Kıymetli kültür tarihçimiz, yazar Dursun Gürlek’in kitaplarını okurken, tarih tüneline geçer İstanbul sokaklarında gezeriz. Bir Pazar ikindi vakti Eyüp sokaklarında Dursun Gürlek ile tarihi yaşamak benim için tarifsiz bir bahtiyarlık ve şanstır. Çiçek ve süslü bezemeli mezarlıkların kadın mezar taşı olduğunu hemen herkes bilir. Ancak hamile olarak vefat eden kadınlar için yapılan mezar taşının başında Dursun Gürlek hocamızı dinlerken Osmanlı estetik anlayışı, ulaşılmaz entelektüel boyutuna şahit olmak büyüleyici.

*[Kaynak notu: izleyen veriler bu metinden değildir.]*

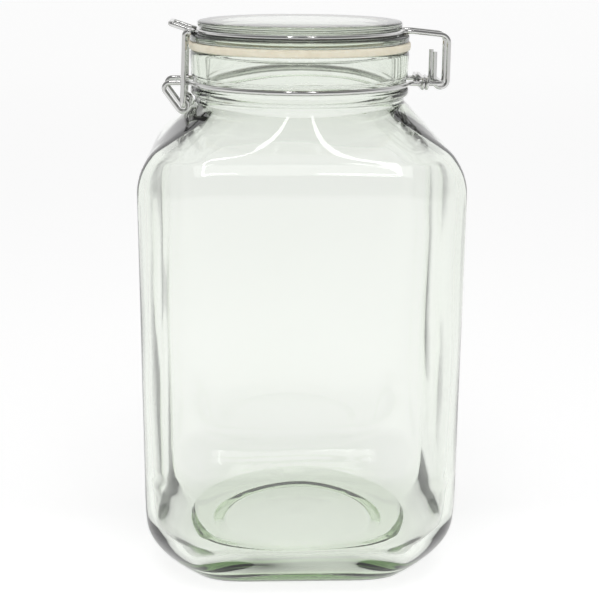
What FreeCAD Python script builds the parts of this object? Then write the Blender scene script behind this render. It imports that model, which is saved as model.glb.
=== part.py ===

Osmanlı medeniyeti mezar taşı yapımında, anne karnında vefat eden bebeğin anneye ait mezar taşının göbeğine işlenmiş veya annenin hamile olduğunu belirtecek şekilde bebeğe ait mezar taşı inşa edilmiştir. Annenin şahidesinin içine küçük bir şahide yapma gereği duyan, henüz doğmamış bir bebeğe duyulan saygı, verilen kıymet yüksek bir medeniyetin izleri mezar taşlarında günümüze kadar gelmiştir.
Osmanlı dönemi İstanbul’unun Eyüp oyuncakçılar çarşısı konumu itibari ile insanı düşünmeye sevk eder. Dört bir tarafı mezarlıklarla çevrili oyuncakçılar çarşısı eğlence ve ölümün bir arada uyumu, hayat ile ölüm arasında sıcak bağlar kurulduğunun göstergesidir. Modernizm adı altında yapay dekorlarla tüketim çılgınlığını tetikleyen materyalist dünyanın içinde kaybolan geleceğimizin teminatı çocuklar ölümün değil hayatın varlığından bir haber olarak bir labirentin içinde sürüklenmektedir.

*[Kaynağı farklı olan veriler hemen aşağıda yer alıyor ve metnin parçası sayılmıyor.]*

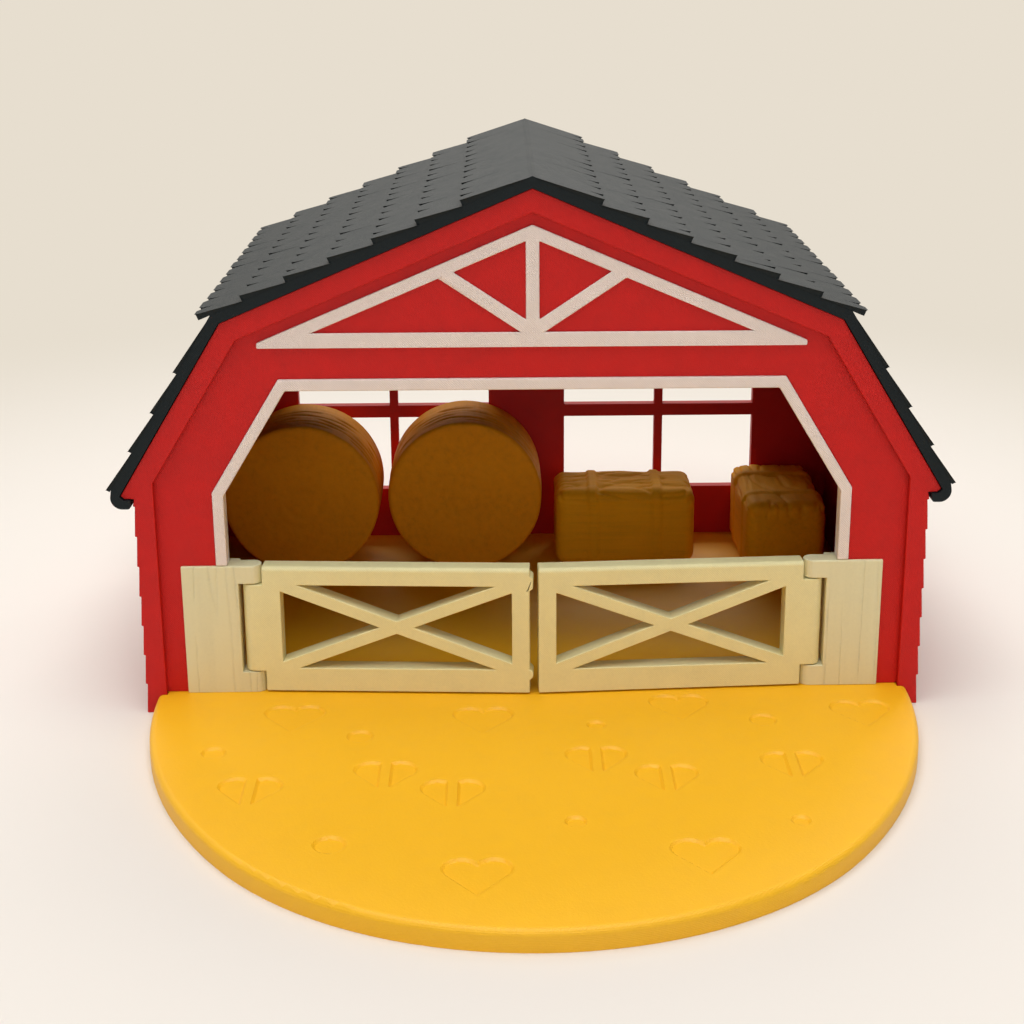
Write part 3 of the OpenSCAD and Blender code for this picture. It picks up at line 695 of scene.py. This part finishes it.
def moulded_base():
    """The slab without its flat top and the walls of its prints, closed by a new top with new prints."""
    work = bmesh.new()
    work.from_mesh(nodes["base"].data)
    bmesh.ops.remove_doubles(work, verts=work.verts, dist=SAME_POINT)
    low_print, top = (SLAB_T - PRINT_T - 0.01) * MM, SLAB_T * MM
    opened = [f for f in work.faces if min(v.co.z for v in f.verts) > low_print
              and (f.normal.z > LEVEL or abs(f.normal.z) < 0.01)]
    bmesh.ops.delete(work, geom=opened, context="FACES")
    work.verts.index_update()
    edges = [e for e in work.edges if e.is_boundary]
    rim = sorted({v for e in edges for v in e.verts}, key=lambda v: v.index)
    order = {v: i for i, v in enumerate(rim)}
    points = [Vector((v.co.x / MM, v.co.y / MM)) for v in rim]
    links = [(order[e.verts[0]], order[e.verts[1]]) for e in edges]
    depths = {}
    for point, depth in print_points():
        depths[len(points)] = depth
        points.append(point)
    flat, _, faces, origins, _, _ = delaunay_2d_cdt(points, links, [], INSIDE_TRIANGLES, 1e-6)
    fresh = []
    for spot, sources in zip(flat, origins):
        depth = max((depths.get(k, 0.0) for k in sources), default=0.0)
        fresh.append(work.verts.new((spot.x * MM, spot.y * MM, top - depth * MM)))
    for face in faces:
        work.faces.new([fresh[k] for k in face])
    bmesh.ops.remove_doubles(work, verts=work.verts, dist=SAME_POINT)
    work.verts.index_update()
    verts = [v.co.copy() for v in work.verts]
    solid = [[v.index for v in f.verts] for f in work.faces]
    work.free()
    return verts, solid


yard = new_piece("base_moulded", *moulded_base(), "barn", "straw_yellow", "base", sharp=40)
for polygon in yard.data.polygons:
    polygon.use_smooth = polygon.normal.z < 0.99999


# Soft edges, as printed plastic has them

EDGE_WIDTHS = {
    "gate_left": 0.55, "gate_right": 0.55, "hinge_plate_left": 0.4, "hinge_plate_right": 0.4,
    "front_frame": 0.35, "front_panel": 0.25, "door_trim": 0.35, "gable_truss": 0.3,
    "back_wall": 0.35, "side_wall_left": 0.25, "side_wall_right": 0.25}


def soften(name, width):
    """Small round edges by modifiers, where faces meet at more than 32 degrees."""
    node = nodes[name]
    weld = node.modifiers.new("weld", "WELD")
    weld.merge_threshold = SAME_POINT
    flat = node.modifiers.new("flat", "DECIMATE")
    flat.decimate_type = "DISSOLVE"
    flat.angle_limit = math.radians(0.5)
    bevel = node.modifiers.new("bevel", "BEVEL")
    bevel.width = width * MM
    bevel.segments = 2
    bevel.limit_method = "ANGLE"
    bevel.angle_limit = math.radians(32)
    bevel.harden_normals = False
    bevel.use_clamp_overlap = True
    node.data.polygons.foreach_set("use_smooth", [True] * len(node.data.polygons))
    normals = node.modifiers.new("normals", "WEIGHTED_NORMAL")
    normals.keep_sharp = True


for name, width in EDGE_WIDTHS.items():
    soften(name, width)


# Floor, backdrop and light, in metres

PAPER, FAR_TONE = "EAE3DA", "E7DECF"
LIT_UP_TO, EVEN_FROM = 0.16, 0.5        # distances from the middle of the toy
FLOOR_FRONT, BEND_START, BEND_R, WALL_TOP, HALF_WIDE = -3.0, 1.6, 0.8, 3.6, 4.0


def stage_material():
    """Pale paper: lit round the toy, and of one even tone farther off, as in a studio."""
    n = Nodes("stage_paper")
    n.bsdf.inputs["Base Color"].default_value = (*linear(PAPER), 1)
    n.bsdf.inputs["Roughness"].default_value = 0.9
    n.bsdf.inputs["Specular IOR Level"].default_value = 0.1
    far = n.add("ShaderNodeVectorMath", operation="LENGTH")
    n.link(n.coord.outputs["Object"], far.inputs[0])
    reach = n.add("ShaderNodeMapRange", interpolation_type="SMOOTHSTEP")
    reach.inputs["From Min"].default_value = LIT_UP_TO
    reach.inputs["From Max"].default_value = EVEN_FROM
    n.link(far.outputs["Value"], reach.inputs["Value"])
    path = n.add("ShaderNodeLightPath")
    seen = n.math("MAXIMUM", path.outputs["Is Camera Ray"],
                  n.math("MAXIMUM", path.outputs["Is Glossy Ray"], path.outputs["Is Transmission Ray"]))
    glow = n.add("ShaderNodeEmission")
    glow.inputs["Color"].default_value = (*linear(FAR_TONE), 1)
    both = n.add("ShaderNodeMixShader")
    n.link(n.math("MULTIPLY", reach.outputs["Result"], seen), both.inputs["Fac"])
    n.link(n.bsdf.outputs[0], both.inputs[1])
    n.link(glow.outputs[0], both.inputs[2])
    n.link(both.outputs[0], n.out.inputs[0])
    return n.mat


def backdrop():
    """One sheet: a floor that turns up into a wall far behind the barn."""
    bend = [math.radians(d) for d in range(6, 91, 6)]
    profile = [(FLOOR_FRONT, 0.0), (BEND_START, 0.0)]
    profile += [(BEND_START + BEND_R * math.sin(a), BEND_R - BEND_R * math.cos(a)) for a in bend]
    profile += [(BEND_START + BEND_R, WALL_TOP)]
    work = bmesh.new()
    left, right = [[work.verts.new((x, y, z)) for y, z in profile] for x in (-HALF_WIDE, HALF_WIDE)]
    for i in range(len(profile) - 1):
        work.faces.new((left[i], right[i], right[i + 1], left[i + 1]))
    mesh = bpy.data.meshes.new("stage_sheet")
    work.to_mesh(mesh)
    work.free()
    mesh.polygons.foreach_set("use_smooth", [True] * len(mesh.polygons))
    mesh.materials.append(stage_material())
    show("stage_sheet", mesh)


backdrop()


def area_light(name, spot, target, size, power):
    """A rectangular lamp at the spot, turned towards the target; power in watts."""
    data = bpy.data.lights.new(name, "AREA")
    data.shape = "RECTANGLE"
    data.size, data.size_y = size
    data.energy = power
    lamp = show(name, data)
    lamp.location = spot
    lamp.visible_camera = False
    lamp.rotation_euler = (Vector(target) - Vector(spot)).to_track_quat("-Z", "Y").to_euler()


area_light("light_top", (-0.1, -0.2, 1.35), (0, 0, 0.05), size=(1.4, 1.2), power=17.0)
area_light("light_front", (0.2, -1.7, 0.45), (0, 0, 0.06), size=(1.4, 0.8), power=3.0)
area_light("light_back", (0.1, 1.05, 1.0), (0, 0, 0.03), size=(1.4, 0.6), power=8.5)


def world_light():
    """Even light from all round; the camera sees the backdrop's own tone beyond the sheet."""
    world = bpy.data.worlds.new("world")
    world.use_nodes = True
    tree = world.node_tree
    tree.nodes.clear()
    light, seen = (tree.nodes.new("ShaderNodeBackground") for _ in range(2))
    light.inputs["Color"].default_value = (0.92, 0.92, 0.92, 1)
    light.inputs["Strength"].default_value = 0.28
    seen.inputs["Color"].default_value = (*linear(FAR_TONE), 1)
    path = tree.nodes.new("ShaderNodeLightPath")
    either = tree.nodes.new("ShaderNodeMath")
    either.operation = "MAXIMUM"
    tree.links.new(path.outputs["Is Camera Ray"], either.inputs[0])
    tree.links.new(path.outputs["Is Transmission Ray"], either.inputs[1])
    mix = tree.nodes.new("ShaderNodeMixShader")
    tree.links.new(either.outputs[0], mix.inputs["Fac"])
    tree.links.new(light.outputs[0], mix.inputs[1])
    tree.links.new(seen.outputs[0], mix.inputs[2])
    out = tree.nodes.new("ShaderNodeOutputWorld")
    tree.links.new(mix.outputs[0], out.inputs["Surface"])
    bpy.context.scene.world = world


world_light()
bpy.context.scene.view_settings.view_transform = "Standard"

Üç kıtaya hükmeden, zaferler kazanan, yüzlerce yıl güçlü bir medeniyet ile ayakta kalan Osmanlı oyun çocukları değil ölümün varlığını unutmayan idrak sahibi nesiller yetiştirmiştir. Ölümün güzelliğine, estetiğine, huzuruna şahit olmuş, ölümden korkmayan hayat ile ölüm arasındaki soğuk bağı koparıp hayata tutunma tarzında dirayet, fikir ve inanç ile hareket eden gençlerin varlığı her alanda zaferi beraberinde getirmiştir.
Osmanlı coğrafyasında bilhassa İstanbul’da farklı etnik kültürlere ait toplumsal tabakaların huzur, barış ve güven içinde yaşamasının en önemli etkeni, Türk kültür ve medeniyetinin anlayış, hoşgörü, ince düşünce ve fikirlere sahip olmasıdır. Mezarlıklar geçmişin bilgi ve kültür birikiminden istifade etmeyi bekleyenlere ışık tutmak üzere araştırılmayı, anlaşılmayı, okunmayı bekliyor.